Backpropagation and the chain rule

Back-propagation is a direct implication of the multi-variate chain rule. Let’s illustrate this for the case of two variables. Suppose that v,w: \mathbb{R} \rightarrow \mathbb{R} and z:\mathbb{R}^2 \rightarrow \mathbb{R} are differentiable functions, and define

f(u) = z(v(u),w(u)).

That is, we have the following situation:

where f(u) is the value z=z(v(u),w(u))

Then the chain rule states that

\tfrac{\partial f}{\partial u} = ( \tfrac{\partial v}{\partial u} \cdot \tfrac{\partial z}{\partial v} + \tfrac{\partial w}{\partial u} \cdot \tfrac{\partial z}{\partial w} )

You can take this on faith, but it also has a simple proof. To see the intuition, note that for small \delta, v(u+\delta) \approx v(u) + \delta \tfrac{\partial v}{\partial u}(u) and w(u+\delta) \approx w(u) + \delta \tfrac{\partial w}{\partial u}(u).

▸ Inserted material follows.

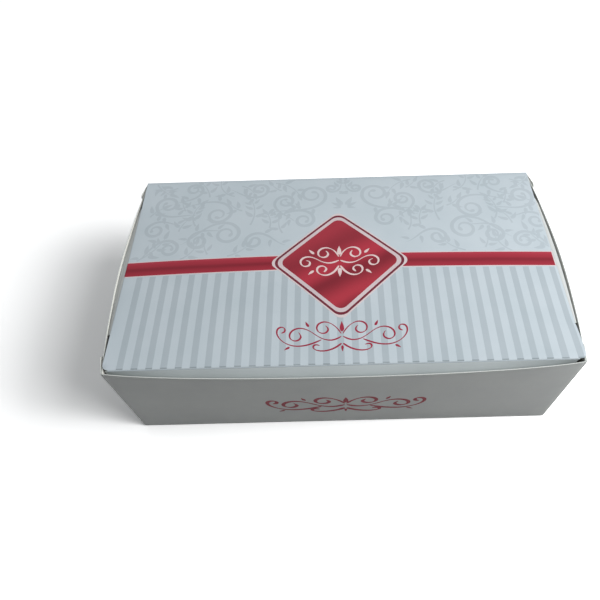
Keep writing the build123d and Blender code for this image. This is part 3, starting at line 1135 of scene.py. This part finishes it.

For small \delta_1,\delta_2, z(v+\delta_1,w+\delta_2) \approx z(v,w) + \delta_1 \tfrac{\partial z}{\partial v}(v,w) + \delta_2 \tfrac{\partial z}{\partial w}(v,w). Hence, if we ignore terms with powers of delta two or higher,

f(u +\delta)= z(w(u+\delta),v(u+\delta)) \approx f(u) + \delta \tfrac{\partial v}{\partial u} \cdot \tfrac{\partial z}{\partial v} + \delta \tfrac{\partial w}{\partial u} \cdot \tfrac{\partial z}{\partial w}

Meaning that \frac{f(u +\delta) - f(u)}{\delta} \approx \tfrac{\partial v}{\partial u} \cdot \tfrac{\partial z}{\partial v} + \tfrac{\partial w}{\partial u} \cdot \tfrac{\partial z}{\partial w} which is what we needed to show.

The chain rule generalizes naturally to the case that z is a function of more variables than v and w. Generally, if the value f(u) is obtained by first computing some intermediate values v_1,\ldots,v_k from u and then computing z in some arbitrary way from v_1,\ldots,v_k, then \tfrac{\partial z}{\partial u}  = \sum_{i=1}^k \tfrac{\partial v_i}{\partial u} \cdot \tfrac{\partial z}{\partial v_i}. It also generalizes easily to the case that u is not a scalar but a vector of variables.

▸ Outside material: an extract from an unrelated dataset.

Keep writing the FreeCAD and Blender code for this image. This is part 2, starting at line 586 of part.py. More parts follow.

As a corollary, if you already managed to compute the values \tfrac{\partial z}{\partial v_1},\ldots, \tfrac{\partial z}{\partial v_k}, and you kept track of the way that v_1,\ldots,v_k were obtained from u, then you can compute \tfrac{\partial z}{\partial u}.

This suggests a simple recursive algorithm by which you compute the derivative of the final value z with respect to an intermediate value w in the computation using recursive calls to compute the values \tfrac{\partial z}{\partial w'} for all the values w' that were directly computed from w. Back propagation is this algorithm.

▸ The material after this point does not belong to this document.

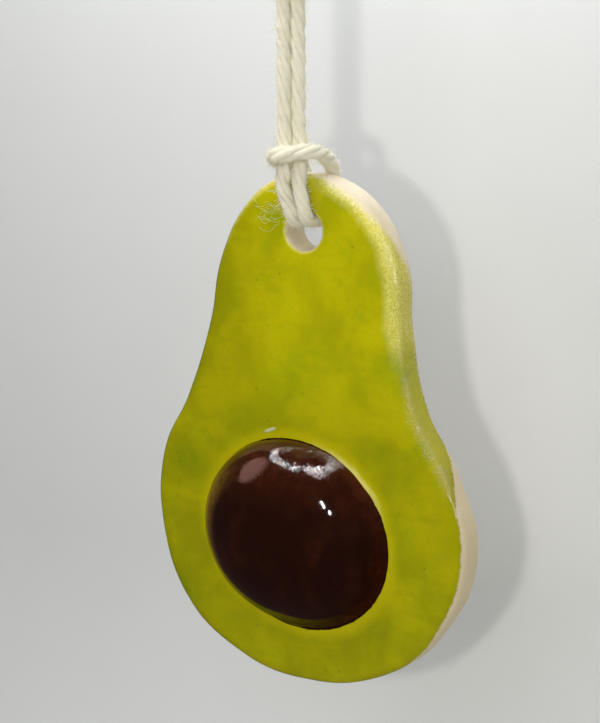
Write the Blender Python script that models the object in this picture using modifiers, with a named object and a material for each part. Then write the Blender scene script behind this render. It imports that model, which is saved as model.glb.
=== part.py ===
"""Ceramic half-avocado ornament on a doubled cotton cord.

Metres, +Z up, glazed face towards -Y. The origin is the top of the cord's loop, inside the
bend, where a hook carries the ornament.
"""
import math

import bmesh
import bpy
from mathutils import Matrix, Vector

# Clay slab, hung by its hole.
BODY_HEIGHT = 0.090
BODY_WIDTH = 0.0615
BODY_THICKNESS = 0.0070
BODY_TOP = Vector((0.0021, 0.0040, -0.0560))
FRONT_EDGE_RADIUS = 0.0022
BACK_EDGE_RADIUS = 0.0006
HOLE_DIAMETER = 0.0072
HOLE_DROP = 0.0096

# The slab's outline, from top to bottom: depth below the top as a share of the height, then
# the reach to the left and to the right of the hole's axis as shares of the width.
OUTLINE = (
    (0.013, 0.110, 0.088),
    (0.067, 0.208, 0.200),
    (0.167, 0.284, 0.279),
    (0.300, 0.326, 0.296),
    (0.444, 0.397, 0.343),
    (0.567, 0.488, 0.442),
    (0.711, 0.497, 0.501),
    (0.867, 0.411, 0.418),
    (0.967, 0.225, 0.250),
)
BOTTOM_SHIFT = -0.013

# Clay pit, a low dome bedded in a shallow seat in the face.
PIT_LENGTH = 0.0369
PIT_BREADTH = 0.0326
PIT_TILT = math.radians(29)
PIT_STAND_OUT = 0.0110
PIT_RISE = 0.0268
PIT_SHIFT = -0.0011
SEAT_DEPTH = 0.0010

# Cotton cord.
CORD_DIAMETER = 0.0022
WRAP_TURNS = 3
WRAP_TOP = -0.0156
WRAP_DEPTH = 0.0029
STRAIGHT_ENOUGH = math.radians(45)

# Room left between pieces that touch.
CLEARANCE = 0.0003

# The way the cord runs, in millimetres, as one closed loop. From the top of the hanging loop
# the left tail comes down in front of the face, goes back through the hole and turns up.
LEFT_TAIL = (
    (0.0, 0.0, 1.1),
    (-1.9, -1.1, 0.4),
    (-3.4, -1.9, -2.2),
    (-3.6, -2.0, -5.4),
    (-2.4, -1.4, -8.8),
    (-1.3, -0.75, -11.8),
    (-1.1, -0.6, -14.5),
    (-1.1, -0.6, -20.0),
    (-1.0, -0.6, -26.6),
    (-0.7, -0.7, -38.0),
    (-0.5, -0.8, -48.0),
    (-0.3, -1.0, -52.5),
    (-0.6, -1.5, -55.5),
    (-0.7, -1.5, -58.0),
    (0.1, -1.2, -60.8),
    (0.6, -0.6, -63.1),
    (0.7, 0.7, -63.9),
    (0.7, 4.0, -63.9),
    (0.7, 7.3, -63.9),
    (0.6, 8.6, -63.2),
    (0.1, 9.1, -61.2),
)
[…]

Automatic differentiation via backpropagation

As I describe in my introduction to theoretical computer science text, one can informally define an algorithm as a set of instructions for computing an output from an input by following a sequence of elementary steps. For example, Muhammad ibn Musa al-Khwarizmi (the 9th century Persian scholar on whose name the word “Algorithm” is based) described the algorithm to solve quadratic equations of the form x^2 + bx = c as a sequence of steps.

Pages from Algebra manuscript, see the Intro TCS text for translation and source.

If were were to translate it into Python, al-Khwarizmi’s equation solving procedure is the following:

from math import sqrt

def solve_eq(b,c):
    # return solution of x^2 + bx = c following Al Khwarizmi's instructions
    # Al Kwarizmi demonstrates this for the case b=10 and c= 39

    val1 = b / 2.0 # "halve the number of the roots"
    val2 = val1 * val1 # "this you multiply by itself"
    val3 = val2 + c # "Add this to thirty-nine"
    val4 = sqrt(val3) # "take the root of this"
    val5 = val4 - val1 # "subtract from it half the number of roots"
    return val5  # "This is the root of the square which you sought for"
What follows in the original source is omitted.